La jeunesse d’aujourd’hui, et en particulier la génération Z, n’est plus animée seulement par l’élan émotionnel. Elle dispose d’outils d’analyse, sait distinguer les revendications sociales des gesticulations politiques. Et en tant que journaliste parmi les Marocains du monde, je constate que la voix de la rue marocaine n’est plus absurde ou pure colère – elle est devenue plus consciente et en phase avec les aspirations d’un peuple qui aspire à la dignité et à la justice.

Troisièmement : l’encadrement politique – la différence entre construction et destruction
L’absence d’encadrement politique, syndical ou civil, le faible rôle des institutions intermédiaires, peuvent transformer des foules en colère en instrument de destruction au lieu d’être un levier de construction.
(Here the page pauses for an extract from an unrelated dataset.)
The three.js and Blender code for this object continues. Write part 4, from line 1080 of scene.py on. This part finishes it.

La nature rejette le vide, et là où le dialogue et l’encadrement font défaut, le désordre surgit, et des forces extérieures ou internes souvent sans lien avec les véritables intérêts populaires s’immiscent.

Les régimes qui considèrent tout mouvement populaire avec suspicion et hostilité alimentent souvent la thèse de Le Bon sur les foules. Répression, humiliation – ces attitudes intensifient la frustration et poussent vers l’explosion plutôt que vers le dialogue et la réforme.
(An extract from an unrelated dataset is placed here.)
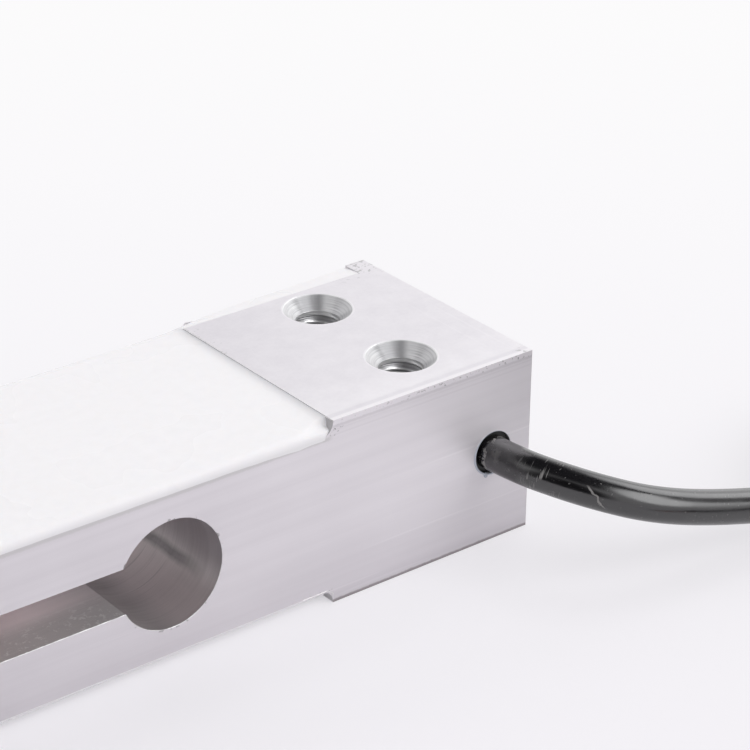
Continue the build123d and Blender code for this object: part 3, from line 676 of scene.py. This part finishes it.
def recess_silicone_grid():
    """Points of the recess's silicone as a grid, along the beam by across it, and the grid's shape.
    Across the beam a profile goes up the near wall over a thin lip, over a ridge, along the flat top
    and down the far slope. Towards the lands the near points move inwards, by a quarter ellipse on
    the wall and by a smooth step on the ridge, and the top rises to the lands by an exponential."""
    profile = np.array([
        (-14.90, 20.29), (-14.98, 20.30), (-15.05, 20.34), (-15.05, 20.55), (-15.03, 20.78), (-14.97, 21.02),
        (-14.88, 21.17), (-14.75, 21.29), (-14.50, 21.40), (-14.20, 21.45), (-13.60, 21.45), (-12.50, 21.47),
        (-8.0, 21.49), (0.0, 21.52), (8.0, 21.50), (12.0, 21.50), (12.8, 21.50), (13.4, 21.40), (14.1, 21.08),
        (14.7, 20.70), (14.96, 20.48), (15.0, 20.40), (15.0, 20.29),
    ]) * MM
    steps = np.concatenate([[0], np.cumsum(np.hypot(*np.diff(profile, axis=0).T))])
    fine = np.unique(np.concatenate([np.linspace(0, steps[-1], 140), np.linspace(0, 3.2 * MM, 56), steps]))
    y_line = np.interp(fine, steps, profile[:, 0])
    z_line = np.interp(fine, steps, profile[:, 1])
    share = np.linspace(-1, 1, 261)
    share = np.sign(share) * (1 - (1 - np.abs(share)) ** 1.7)
    x, y = np.meshgrid(share * LAND_START, y_line, indexing="ij")
    z = np.broadcast_to(z_line, x.shape).copy()
    far_out = np.abs(x)
    gap = LAND_START - far_out
    lip = np.interp(far_out / MM, (0, 25, 33, 37.5), (0.06, 0.12, 0.33, 0.36)) * MM
    lip = lip * (1 + 0.25 * waviness(x, 5, 6 * MM))
    z -= lip * (z < FLOOR_Z + 0.06 * MM) * (y < -HALF_WIDTH + 0.06 * MM)
    on_ridge = smooth_step((z - 20.85 * MM) / (0.4 * MM))
    wall_share = np.clip((far_out - 35.9 * MM) / (1.6 * MM), 0, 1)
    wall_move = 0.78 * (1 - np.sqrt(1 - wall_share ** 2))
    ridge_most = np.interp(y / MM, (-14.75, -14.2, -13.6, -12.5, -11, -9), (1.35, 1.2, 1.0, 0.6, 0.15, 0.0))
    ridge_move = ridge_most * smooth_step((far_out - 32.5 * MM) / (5.0 * MM))
    near_side = smooth_step((-8 * MM - y) / (1 * MM))
    move = near_side * (wall_move * (1 - on_ridge) + ridge_move * on_ridge) * MM
    reach = 0.55 * MM + 0.5 * MM * smooth_step((y - 11 * MM) / (2 * MM))
    rise_to = np.minimum(channel_top(np.full_like(y, LAND_START), y), HEIGHT - 0.07 * MM)
    rise = (rise_to - z_line) * np.exp(-gap / reach)
    rise *= smooth_step((y + move + 14.25 * MM) / (0.8 * MM)) * (z > FLOOR_Z + 0.05 * MM)
    z += rise
    z += 0.02 * MM * waviness(x, 6, 14 * MM) * on_ridge * smooth_step(gap / (2 * MM))
    y = y + move
    y -= 0.02 * MM * waviness(x, 4, 9 * MM) * (y < -HALF_WIDTH + 0.5 * MM) * (z > FLOOR_Z)
    return np.stack([x, y, z], -1)


def recess_silicone(work):
    """Adds the silicone of the top recess to a mesh under construction, closed underneath and at
    both ends."""
    grid = recess_silicone_grid()
    rows, columns = grid.shape[:2]
    added = [work.verts.new(point) for point in grid.reshape(-1, 3)]
    for corners in grid_faces(rows, columns):
        work.faces.new([added[i] for i in corners])
    first = added[:columns]
    last = added[-columns:]
    feet = added[::columns] + added[columns - 1::columns][::-1]
    caps = [work.faces.new(loop) for loop in (first, last, feet)]
    bmesh.ops.triangulate(work, faces=caps)


def slice_mesh(work, place, direction, clear=False):
    """Cuts a mesh under construction by a plane and returns the new edges. With clear, the side that
    the direction points to is removed."""
    everything = work.verts[:] + work.edges[:] + work.faces[:]
    cut = bmesh.ops.bisect_plane(work, geom=everything, plane_co=place, plane_no=direction, clear_outer=clear)
    return [item for item in cut["geom_cut"] if isinstance(item, bmesh.types.BMEdge)]


def frame_silicone(cuts):
    """The frame's own top silicone with the outer side of each cutting plane removed and closed. A cut
    is a point and a direction that points to the side to remove."""
    part = bmesh.new()
    part.from_mesh(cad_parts["top_potting"].data)
    bmesh.ops.remove_doubles(part, verts=part.verts, dist=MERGE)
    for place, direction in cuts:
        bmesh.ops.holes_fill(part, edges=slice_mesh(part, place, direction, clear=True), sides=0)
    return part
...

Quatrièmement : colère sociale : cause ou chaos ?
Cependant, la peur excessive du « chaos des foules » ne doit pas devenir un prétexte pour consolider l’immobilisme ou justifier l’autoritarisme. L’Histoire nous enseigne que le changement ne provient pas toujours des institutions, mais souvent de la rue, de l’impulsion citoyenne quand la légitimité du silence s’écroule.

La colère sociale ne surgit pas ex nihilo : elle est le fruit direct de politiques économiques injustes, de la faiblesse des services publics, et de l’absence d’espoir dans l’avenir. Transformer des foules en un facteur de construction ne se fait ni par la répression ni par le discrédit, mais par l’ouverture d’espaces médiateurs, le dialogue public et la création de canaux légitimes d’expression.

Cinquièmement : entre sincérité et chaos des foules
Le Bon a raison quand il affirme que les foules ne sont pas toujours rationnelles. Mais il serait injuste de généraliser ce jugement à tout mouvement populaire revendiquant ses droits. Les foules ne sont pas toujours déchaînées : parfois elles sont plus sincères et plus claires que des institutions vides de sens.

Aujourd’hui, nous avons besoin d’écouter attentivement une nouvelle génération qui exprime ses revendications dans sa propre langue, via des moyens numériques, selon sa manière de penser. Ignorer cette voix, c’est reproduire la même spirale perverse : le silence, la tension, l’explosion… sans horizon, et au sens incertain.